In Moment werden neue Abkommen mit Grossbritannien, Deutschland und den USA verhandelt. Es wird alles wunderschön aussehen, allseit bejubelt werden und ein paar Milliarden kosten. Ein ähnliches, hierzulande wie püblich breit bejubeltes Abkommen hat die Schweiz schon mit der EU geschlossen (Zinsbesteuerung). Das zehn Jahre alte Abkommen stellte sich von Anfang an als Farce heraus; die Schlupflöcher waren im Vornherein eingebaut. Die Finanzindustrie hat sich darüber einen abgelacht – natürlich nur hinter den Kulissen.

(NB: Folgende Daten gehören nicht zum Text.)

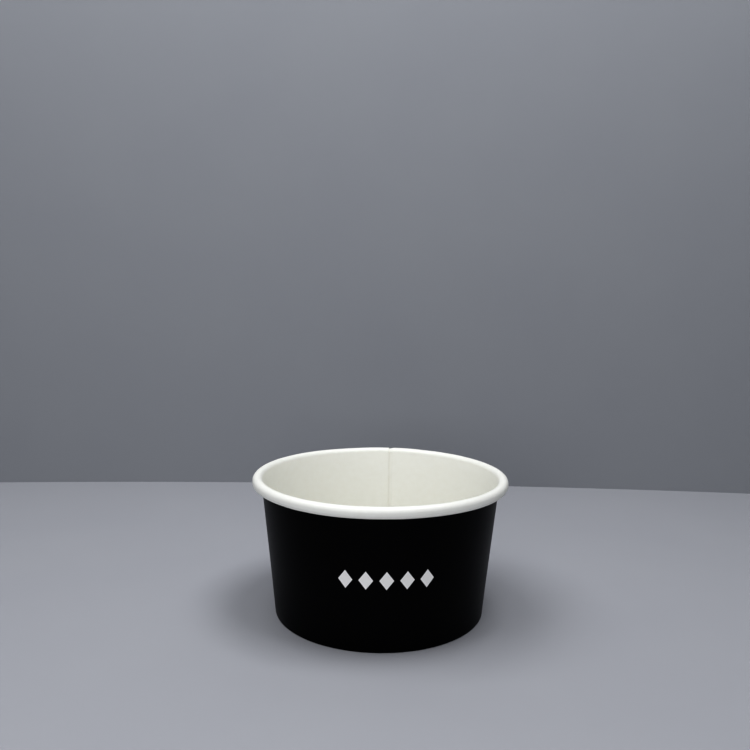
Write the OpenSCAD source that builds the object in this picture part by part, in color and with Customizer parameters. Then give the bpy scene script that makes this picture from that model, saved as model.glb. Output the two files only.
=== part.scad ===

Völlig ignoriert wird: Was mit allen andern etwa 150 Staaten dieser Welt passiert, die ausserhalb der reichweite dieser Abkommen liegen. Indien und China zum Beispiel, der gesamte arabische Raum, Lateinamerika usw. Da kommt der Druck erst noch auf uns zu, weil inzwischen jedermann weiss, dass sich die Schweiz in diesen Fragen nur auf massiven Druck von aussen bewegt. Von innen kommt keiner, woher denn auch?

Die Oeffentlich keit des Vorbildsstaats wird darüber im Dunkeln gelassen, und reagiert dann ganz erstaunt, wenn’s dann wieder ernst werden wird . Prognose: Der nächste massive Druck wird aus Asien auf die Schweiz zukommen, insbesondere aus Indien. Es wird nicjht mehr alluzu lange dauern. Und wieder wird das Zetern und Jammern gross sein.

Und das betrifft dannvor allem die Schweiz hinter der Kulissenschweiz: die A-Schweiz. Sie ist effizient, sie ist global vernetzt, sie ist mächtig und sie steht weitgehend ausserhalb einer demokratischen Kontrolle.

Die Kulissenschweiz, da gehören du und ich und etwa 95 Prozent der Schweizer Bevölkerung dazu, ist die B-Schweiz: der sichtbare „Vorbildstaat“.

Viel Journalistenstoff. Aber Vorsicht: Man kann sich gehörig die Finger daran verbrennen.